## WORK TO COMPLETE
Look through the data below and return each line where "handed" appears.

## EXTRACTED INFORMATION

---

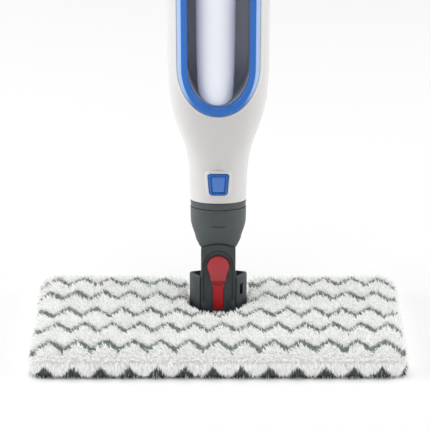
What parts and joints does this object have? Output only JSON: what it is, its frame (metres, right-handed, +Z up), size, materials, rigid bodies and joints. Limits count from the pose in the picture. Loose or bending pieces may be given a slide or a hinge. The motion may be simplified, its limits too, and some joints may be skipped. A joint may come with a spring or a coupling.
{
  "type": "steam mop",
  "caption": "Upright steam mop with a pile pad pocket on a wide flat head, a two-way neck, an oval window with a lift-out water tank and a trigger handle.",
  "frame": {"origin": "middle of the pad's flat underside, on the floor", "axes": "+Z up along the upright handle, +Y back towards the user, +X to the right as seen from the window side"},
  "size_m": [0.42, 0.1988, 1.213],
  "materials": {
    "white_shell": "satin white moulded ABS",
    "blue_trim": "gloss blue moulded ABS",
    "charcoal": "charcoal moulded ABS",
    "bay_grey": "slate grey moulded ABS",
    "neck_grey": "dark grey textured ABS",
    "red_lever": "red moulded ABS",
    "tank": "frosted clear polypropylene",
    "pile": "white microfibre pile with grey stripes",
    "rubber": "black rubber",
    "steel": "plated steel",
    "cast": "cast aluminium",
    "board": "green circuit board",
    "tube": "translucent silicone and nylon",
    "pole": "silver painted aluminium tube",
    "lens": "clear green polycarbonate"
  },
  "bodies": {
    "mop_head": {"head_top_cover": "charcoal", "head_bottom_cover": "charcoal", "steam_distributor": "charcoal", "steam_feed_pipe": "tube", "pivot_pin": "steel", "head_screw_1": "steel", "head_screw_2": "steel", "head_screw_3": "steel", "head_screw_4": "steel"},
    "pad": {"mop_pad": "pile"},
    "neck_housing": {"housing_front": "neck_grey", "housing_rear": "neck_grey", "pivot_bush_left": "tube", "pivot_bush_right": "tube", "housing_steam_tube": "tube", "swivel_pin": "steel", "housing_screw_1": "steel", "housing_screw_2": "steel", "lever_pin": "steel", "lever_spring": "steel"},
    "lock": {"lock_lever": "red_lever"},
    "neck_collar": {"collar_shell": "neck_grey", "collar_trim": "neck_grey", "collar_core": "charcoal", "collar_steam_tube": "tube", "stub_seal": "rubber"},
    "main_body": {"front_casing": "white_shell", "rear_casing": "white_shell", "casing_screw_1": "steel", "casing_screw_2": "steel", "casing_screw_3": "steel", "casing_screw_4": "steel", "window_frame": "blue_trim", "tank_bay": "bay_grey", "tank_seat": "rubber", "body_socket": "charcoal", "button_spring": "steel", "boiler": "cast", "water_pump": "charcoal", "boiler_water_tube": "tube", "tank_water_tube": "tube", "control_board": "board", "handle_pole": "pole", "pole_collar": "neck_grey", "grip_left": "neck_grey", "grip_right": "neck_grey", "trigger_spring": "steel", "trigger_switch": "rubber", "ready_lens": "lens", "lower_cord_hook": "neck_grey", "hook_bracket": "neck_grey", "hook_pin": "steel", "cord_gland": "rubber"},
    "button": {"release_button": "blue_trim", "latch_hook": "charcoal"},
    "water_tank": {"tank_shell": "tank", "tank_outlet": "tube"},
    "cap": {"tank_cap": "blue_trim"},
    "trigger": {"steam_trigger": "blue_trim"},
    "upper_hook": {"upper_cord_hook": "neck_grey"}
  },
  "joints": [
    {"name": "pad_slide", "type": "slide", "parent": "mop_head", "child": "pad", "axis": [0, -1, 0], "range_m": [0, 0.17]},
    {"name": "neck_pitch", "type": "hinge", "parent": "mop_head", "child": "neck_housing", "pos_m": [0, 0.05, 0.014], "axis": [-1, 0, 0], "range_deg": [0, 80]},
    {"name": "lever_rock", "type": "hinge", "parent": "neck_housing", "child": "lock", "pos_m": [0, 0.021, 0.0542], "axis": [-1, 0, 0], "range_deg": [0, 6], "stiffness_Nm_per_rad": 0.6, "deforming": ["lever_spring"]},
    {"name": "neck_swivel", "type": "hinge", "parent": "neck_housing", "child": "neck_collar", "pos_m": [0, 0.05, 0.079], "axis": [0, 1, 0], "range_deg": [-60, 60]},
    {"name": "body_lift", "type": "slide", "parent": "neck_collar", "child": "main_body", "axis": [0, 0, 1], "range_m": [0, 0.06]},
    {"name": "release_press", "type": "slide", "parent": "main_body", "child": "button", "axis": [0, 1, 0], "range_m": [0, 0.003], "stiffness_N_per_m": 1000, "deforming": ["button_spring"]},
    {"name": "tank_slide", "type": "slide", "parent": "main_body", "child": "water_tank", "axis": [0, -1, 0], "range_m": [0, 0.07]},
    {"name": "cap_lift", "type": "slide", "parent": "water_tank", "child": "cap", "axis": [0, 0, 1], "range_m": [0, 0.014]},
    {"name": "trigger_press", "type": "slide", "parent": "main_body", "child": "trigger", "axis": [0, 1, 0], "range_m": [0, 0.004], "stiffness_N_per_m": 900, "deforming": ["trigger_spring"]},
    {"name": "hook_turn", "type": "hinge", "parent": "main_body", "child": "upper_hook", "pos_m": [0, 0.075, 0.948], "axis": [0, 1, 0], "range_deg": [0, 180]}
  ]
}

---

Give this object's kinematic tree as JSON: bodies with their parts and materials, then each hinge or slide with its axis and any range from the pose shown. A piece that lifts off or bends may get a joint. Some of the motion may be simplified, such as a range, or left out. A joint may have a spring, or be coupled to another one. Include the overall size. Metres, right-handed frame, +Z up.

---

## SOLUTION FOR THIS TASK
What parts and joints does this object have? Output only JSON: what it is, its frame (metres, right-handed, +Z up), size, materials, rigid bodies and joints. Limits count from the pose in the picture. Loose or bending pieces may be given a slide or a hinge. The motion may be simplified, its limits too, and some joints may be skipped. A joint may come with a spring or a coupling.
Give this object's kinematic tree as JSON: bodies with their parts and materials, then each hinge or slide with its axis and any range from the pose shown. A piece that lifts off or bends may get a joint. Some of the motion may be simplified, such as a range, or left out. A joint may have a spring, or be coupled to another one. Include the overall size. Metres, right-handed frame, +Z up.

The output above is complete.